It could help identification if I give a fuller account of what happened and the guide's explanation:

 

The dark maned lion was sitting on the track so we more or less had to stop. I had seen a surfeit of sleepy lions in the previous week and was keen to press on to a hyaena den. If the lion had been out of the way, we'd have driven right past. While we were stopped and before the fight, we could make out further lions beyond the seated one. The guide observed that he was surprised to see the dark maned animal because he was out of area. He said that he was part of a dominant coalition and supposed he and his brother must have displaced the two males and lionesses that had been in the area the day before. At this point, the dark male stood up and advanced on the other lion, which, in turn, advanced until the clash occurred.

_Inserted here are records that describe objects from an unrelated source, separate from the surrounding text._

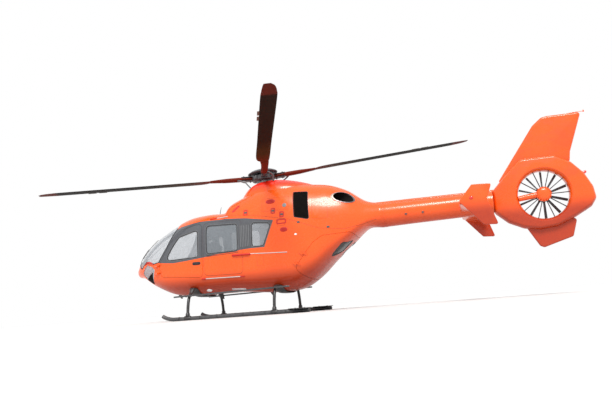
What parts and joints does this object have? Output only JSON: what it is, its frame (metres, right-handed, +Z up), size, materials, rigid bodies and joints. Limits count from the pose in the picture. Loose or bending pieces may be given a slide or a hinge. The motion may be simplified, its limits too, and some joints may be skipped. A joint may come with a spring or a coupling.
{
  "type": "light twin-engine helicopter",
  "caption": "Light twin-engine helicopter on skids with a main rotor, a ducted tail fan, hinged front doors, sliding cabin doors and rear clamshell doors.",
  "frame": {"origin": "on the ground under the middle of the bounding box, on the machine's centre plane; the rotor mast stands 1.15 m ahead of it", "axes": "+Z up, +X to port (the machine's left), +Y aft, so the nose points along -Y"},
  "size_m": [9.5718, 11.8809, 3.845],
  "materials": {
    "paint": "gloss orange-red paint on composite skins",
    "glass": "tinted acrylic glazing",
    "gear_black": "satin black paint",
    "blade": "dark composite",
    "bare_metal": "heat-stained and machined metal",
    "engine": "cast casings",
    "interior": "textured cabin trim",
    "seat": "woven seat cover"
  },
  "bodies": {
    "airframe": {"cabin_shell": "paint", "cabin_floor": "interior", "engine_deck": "interior", "engine_cowling": "paint", "mast_fairing": "paint", "engine_block": "engine", "main_gearbox": "engine", "tail_boom": "paint", "fan_shroud": "paint", "tail_fin": "paint", "ventral_fin": "paint", "fan_stator": "paint", "cross_tube_front": "gear_black", "cross_tube_rear": "gear_black", "instrument_panel": "interior", "rear_bench": "seat", "windshield_left": "glass", "chin_window_left": "glass", "sliding_window_left": "glass", "quarter_window_left": "glass", "sliding_door_left": "paint", "intake_grille_left": "gear_black", "exhaust_left": "bare_metal", "stabiliser_left": "paint", "end_plate_left": "paint", "skid_left": "gear_black", "snow_pad_left": "gear_black", "step_board_left": "gear_black", "front_seat_left": "seat", "windshield_right": "glass", "chin_window_right": "glass", "sliding_window_right": "glass", "quarter_window_right": "glass", "sliding_door_right": "paint", "intake_grille_right": "gear_black", "exhaust_right": "bare_metal", "stabiliser_right": "paint", "end_plate_right": "paint", "skid_right": "gear_black", "snow_pad_right": "gear_black", "step_board_right": "gear_black", "front_seat_right": "seat"},
    "main_rotor": {"rotor_mast": "bare_metal", "rotor_hub": "gear_black", "hub_cap": "gear_black", "main_blade_1": "blade", "main_blade_2": "blade", "main_blade_3": "blade", "main_blade_4": "blade"},
    "tail_fan": {"fan_rotor": "gear_black"},
    "front_door_body_left": {"front_door_left": "paint", "front_door_window_left": "glass"},
    "clamshell_body_left": {"clamshell_door_left": "paint", "clamshell_window_left": "glass"},
    "front_door_body_right": {"front_door_right": "paint", "front_door_window_right": "glass"},
    "clamshell_body_right": {"clamshell_door_right": "paint", "clamshell_window_right": "glass"}
  },
  "joints": [
    {"name": "main_rotor_spin", "type": "hinge", "parent": "airframe", "child": "main_rotor", "pos_m": [0, -1.1495, 3.16], "axis": [0, -0.0872, 0.9962], "continuous": true},
    {"name": "tail_fan_spin", "type": "hinge", "parent": "airframe", "child": "tail_fan", "pos_m": [0, 4.9405, 2.04], "axis": [1, 0, 0], "continuous": true},
    {"name": "front_door_left_hinge", "type": "hinge", "parent": "airframe", "child": "front_door_body_left", "pos_m": [0.666, -3.6395, 1.06], "axis": [0, 0, -1], "range_deg": [0, 80]},
    {"name": "front_door_right_hinge", "type": "hinge", "parent": "airframe", "child": "front_door_body_right", "pos_m": [-0.666, -3.6395, 1.06], "axis": [0, 0, 1], "range_deg": [0, 80]},
    {"name": "clamshell_left_hinge", "type": "hinge", "parent": "airframe", "child": "clamshell_body_left", "pos_m": [0.797, -0.3225, 0.96], "axis": [0.0329, -0.6136, -0.7889], "range_deg": [0, 85]},
    {"name": "clamshell_right_hinge", "type": "hinge", "parent": "airframe", "child": "clamshell_body_right", "pos_m": [-0.797, -0.3225, 0.96], "axis": [0.0329, 0.6136, 0.7889], "range_deg": [0, 85]}
  ]
}
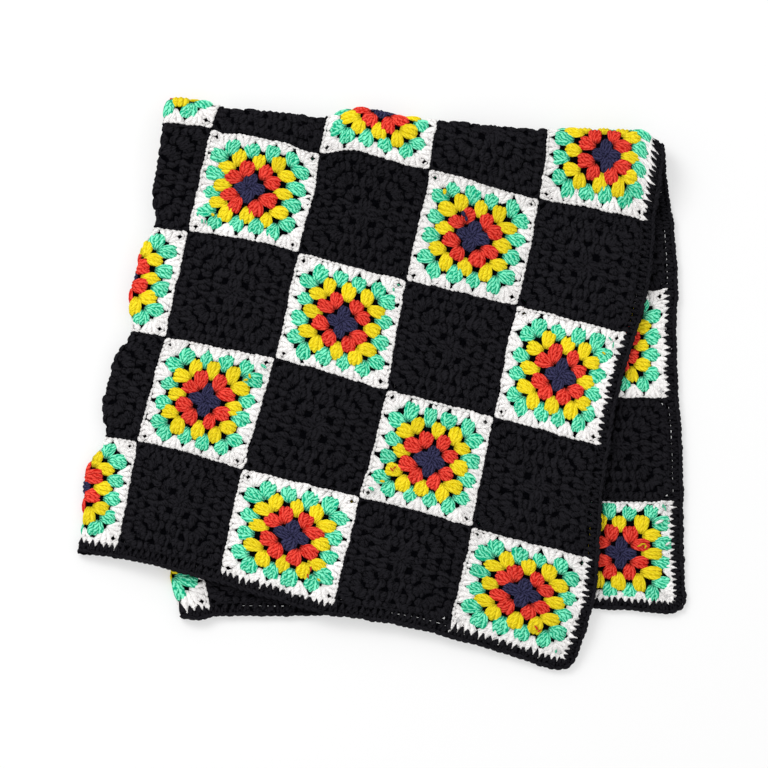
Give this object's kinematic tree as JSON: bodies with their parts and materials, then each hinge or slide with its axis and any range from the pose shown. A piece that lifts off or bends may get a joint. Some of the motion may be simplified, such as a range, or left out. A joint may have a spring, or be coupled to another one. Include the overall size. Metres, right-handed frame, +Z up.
{
  "type": "granny square blanket",
  "caption": "Crocheted throw blanket of joined granny squares in a checkerboard with a plain edging, lying folded in four.",
  "frame": {"origin": "middle of the folded blanket's box in plan, on the surface it lies on", "axes": "+Z up from the surface; +X to the right and +Y away from the viewer, towards the loose top fold"},
  "size_m": [0.6444, 0.6288, 0.0436],
  "materials": {
    "squares_yarn": "soft crocheted acrylic yarn",
    "edging_yarn": "soft black acrylic yarn"
  },
  "bodies": {
    "root": {"blanket_squares": "squares_yarn", "crochet_edging": "edging_yarn"}
  },
  "joints": []
}
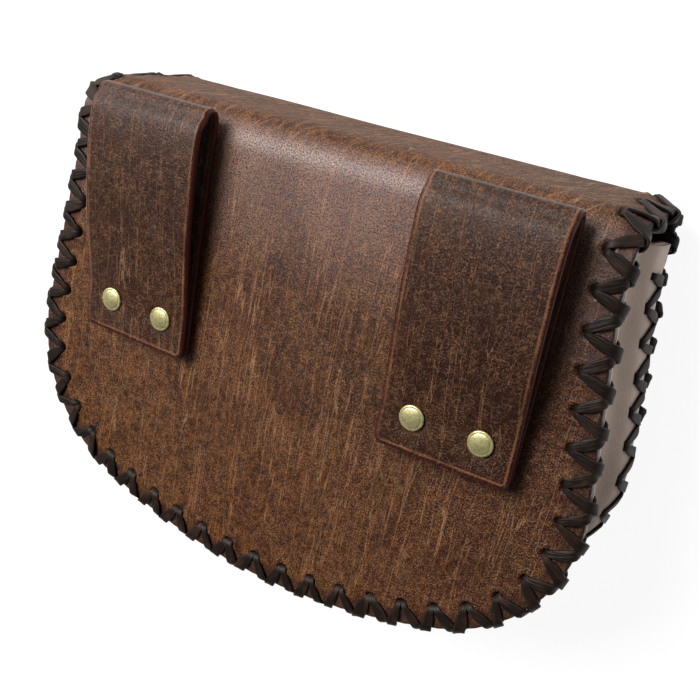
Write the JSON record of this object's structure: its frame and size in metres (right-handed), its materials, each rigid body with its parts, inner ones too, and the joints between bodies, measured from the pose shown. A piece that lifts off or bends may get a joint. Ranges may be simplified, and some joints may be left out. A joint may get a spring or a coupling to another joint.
{
  "type": "medieval belt pouch",
  "caption": "D-shaped brown leather belt pouch with laced edges, a closed front flap and two riveted belt loops on its back.",
  "frame": {"origin": "centre of the footprint on the surface that the pouch's front lies on", "axes": "+X across the pouch to the wearer's left loop as seen from the back, +Y towards the pouch's top, +Z from the front flap to the back panel and the belt loops"},
  "size_m": [0.2358, 0.1754, 0.0781],
  "materials": {
    "body_leather": "distressed brown leather, satin",
    "loop_leather": "distressed dark brown leather, satin, polished edges",
    "gusset_leather": "smooth taupe leather, matt",
    "lace": "near-black brown flat lace, satin",
    "brass": "antique brass, mottled, satin"
  },
  "bodies": {
    "root": {"body_wrap": "body_leather", "front_panel": "body_leather", "gusset": "gusset_leather", "belt_loop_left": "loop_leather", "belt_loop_right": "loop_leather", "lacing_back": "lace", "lacing_front": "lace", "lacing_flap": "lace", "rivet_left_inner": "brass", "rivet_left_outer": "brass", "rivet_right_inner": "brass", "rivet_right_outer": "brass", "press_stud": "brass"}
  },
  "joints": []
}
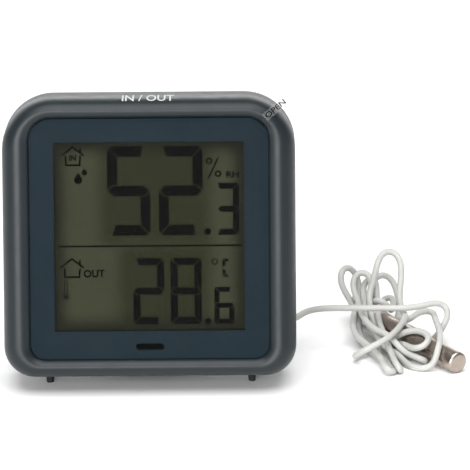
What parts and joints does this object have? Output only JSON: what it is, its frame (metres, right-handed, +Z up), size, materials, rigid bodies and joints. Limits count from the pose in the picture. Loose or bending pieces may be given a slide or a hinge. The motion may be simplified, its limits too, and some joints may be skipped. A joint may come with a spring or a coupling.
{
  "type": "maximum minimum thermometer",
  "caption": "Digital indoor and outdoor max-min thermometer with hygrometer: rounded case, display, fold-out stand, battery bay and steel probe on a thin cable.",
  "frame": {"origin": "on the ground, under the middle of the box round the body, its feet and its open stand (cable and probe left out)", "axes": "+X to the right across the front, +Y towards the back, +Z up"},
  "size_m": [0.127, 0.064, 0.0837],
  "materials": {
    "rim_shell": "satin",
    "panel": "satin",
    "lens": "gloss",
    "film": "gloss",
    "display": "satin",
    "white_plastic": "matte",
    "conductive_rubber": "matte",
    "board": "satin",
    "resin": "gloss",
    "plated_metal": "satin",
    "sensor_white": "matte",
    "bead": "satin",
    "switch_black": "matte",
    "cell_wrap": "gloss",
    "cover_plastic": "satin",
    "button_rubber": "matte",
    "foot_rubber": "matte",
    "pin_steel": "satin",
    "cord_pvc": "satin",
    "gland_rubber": "matte",
    "probe_steel": "satin",
    "potting": "matte"
  },
  "bodies": {
    "body": {"front_shell": "rim_shell", "front_panel": "panel", "window_lens": "lens", "screen_film": "film", "lcd_glass": "display", "lcd_frame": "white_plastic", "rubber_strips": "conductive_rubber", "main_board": "board", "chip_blob": "resin", "clock_crystal": "plated_metal", "humidity_sensor": "sensor_white", "room_thermistor": "bead", "push_switches": "switch_black", "board_screws": "plated_metal", "rear_shell": "rim_shell", "case_screws": "plated_metal", "battery_upper": "cell_wrap", "battery_lower": "cell_wrap", "contact_plates": "plated_metal", "contact_springs": "plated_metal", "stand_pin": "pin_steel", "rubber_feet": "foot_rubber", "cable_gland": "gland_rubber", "inner_lead": "cord_pvc", "probe_cable": "cord_pvc", "cable_bundle": "cord_pvc", "probe_sleeve": "probe_steel", "probe_boot": "gland_rubber", "probe_potting": "potting", "probe_bead": "bead"},
    "stand": {"stand_leg": "cover_plastic"},
    "cover": {"battery_cover": "cover_plastic"},
    "max_min_key": {"max_min_button": "button_rubber"},
    "clear_key": {"clear_button": "button_rubber"},
    "unit_key": {"unit_button": "button_rubber"}
  },
  "joints": [
    {"name": "stand_fold", "type": "hinge", "parent": "body", "child": "stand", "pos_m": [0, 0.00138, 0.0082], "axis": [1, 0, 0], "range_deg": [0, 102]},
    {"name": "cover_lift", "type": "slide", "parent": "body", "child": "cover", "axis": [0, 0.9848, -0.1736], "range_m": [0, 0.025]},
    {"name": "max_min_press", "type": "slide", "parent": "body", "child": "max_min_key", "axis": [0, -0.9848, 0.1736], "range_m": [0, 0.0005], "stiffness_N_per_m": 1000},
    {"name": "clear_press", "type": "slide", "parent": "body", "child": "clear_key", "axis": [0, -0.9848, 0.1736], "range_m": [0, 0.0005], "stiffness_N_per_m": 1000},
    {"name": "unit_press", "type": "slide", "parent": "body", "child": "unit_key", "axis": [0, -0.9848, 0.1736], "range_m": [0, 0.0005], "stiffness_N_per_m": 1000}
  ]
}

I guess the fight lasted about half a minute and seemed to be ended by the intervention of a lioness which appeared to undermine the resolve of the aggressor who retreated. It was only after the fight that the guide explained that he had initially been wrong. The original territory holders were still in situ (he hadn't before had the opportunity to get a good view at other than the dark maned male and, in consequence, had made a wrong assumption) It seems that the dark maned, defeated animal had been patrolling his boundary and had detected an oestrous female in a pride that was not his. (The victor very soon mated with his lioness assistant.) The fight produced little obvious bleeding, but, as the dark maned animal walked off, I noticed that there appeared to be chronic muscle wasting in one of his hind legs (right, I think). Could he have bee @@pault's grumpy one?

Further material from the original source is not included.